North London came to a standstill on Sunday as an extraordinary sea of red flooded the streets of Islington in scenes the city hasn't witnessed in over twenty years. Find out why 700,000 Arsenal supporters turned out for what may go down as the greatest day in the club's modern history.

By marta_theopenletter
2 min read
Arsenal fans turn streets red for victory parade

North London hasn’t seen anything quite like it in over two decades. On Sunday, an estimated 700,000 Arsenal supporters packed the streets of Islington to welcome their Premier League champions home, and the noise was, by all accounts, extraordinary.

The open-top bus parade wound its way through Holloway Road and down to Highbury Corner, the same route the club used back in 2004 when the Invincibles returned triumphant. For many fans who were barely toddlers then, this was their first taste of a title celebration, and they weren’t going to waste it.

“I’ve been waiting for this my entire adult life,” said one supporter from Finsbury Park, draped head-to-toe in red and white. “My dad used to tell me what ’89 felt like. Now I’ve got my own story.”

The players appeared visibly stunned by the scale of it. Captain Martin Odegaard held the Premier League trophy aloft for what felt like the hundredth time, and the crowd roared every single time as if it were the first. Manager Mikel Arteta, who has spent the better part of five years quietly rebuilding this club from the wreckage of the Emery era, looked genuinely emotional.

Police estimated the crowd peaked at around 700,000 at the parade’s height, with Islington Council having closed several surrounding roads from as early as 7am. Local businesses reported some of the busiest trading days in years, with pubs along the route selling out of draught before midday.
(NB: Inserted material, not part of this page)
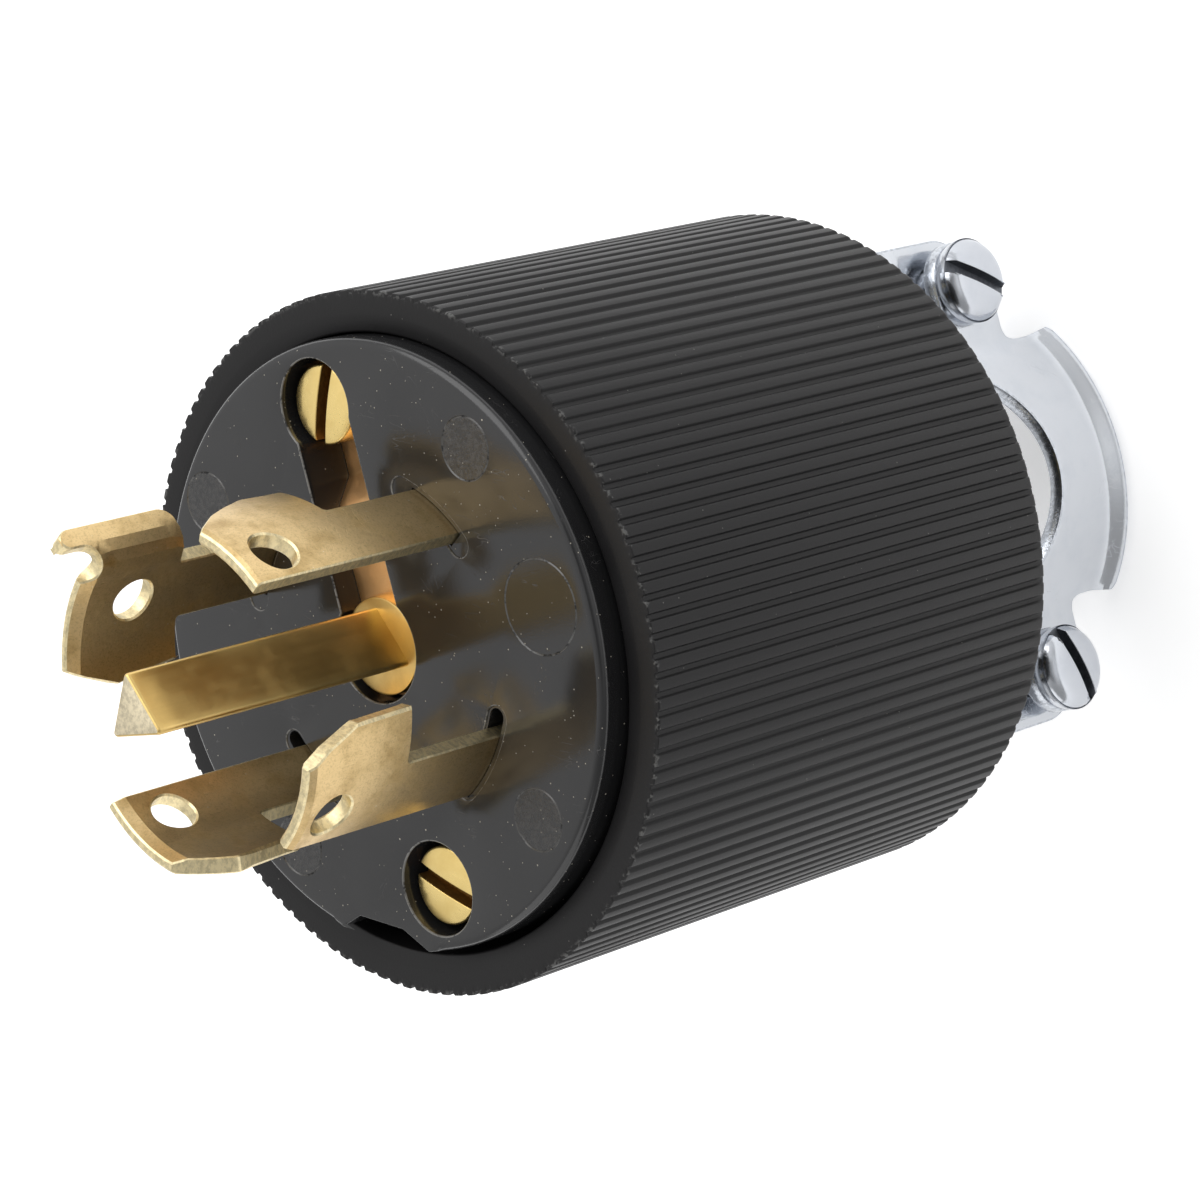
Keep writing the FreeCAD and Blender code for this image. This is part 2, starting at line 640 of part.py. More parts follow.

It’s been 22 years. Twenty-two years of near-misses, of watching Manchester City and Liverpool hoist the trophy while Arsenal fans muttered darkly about “next season”. The frustration has been so long and so familiar that some supporters admitted they half-expected something to go wrong, right up until the final whistle of the final match.

Nothing went wrong. This time, it all went gloriously, deafeningly right.

The question now, of course, is whether this Arsenal side can do what their predecessors couldn’t: come back and do it again.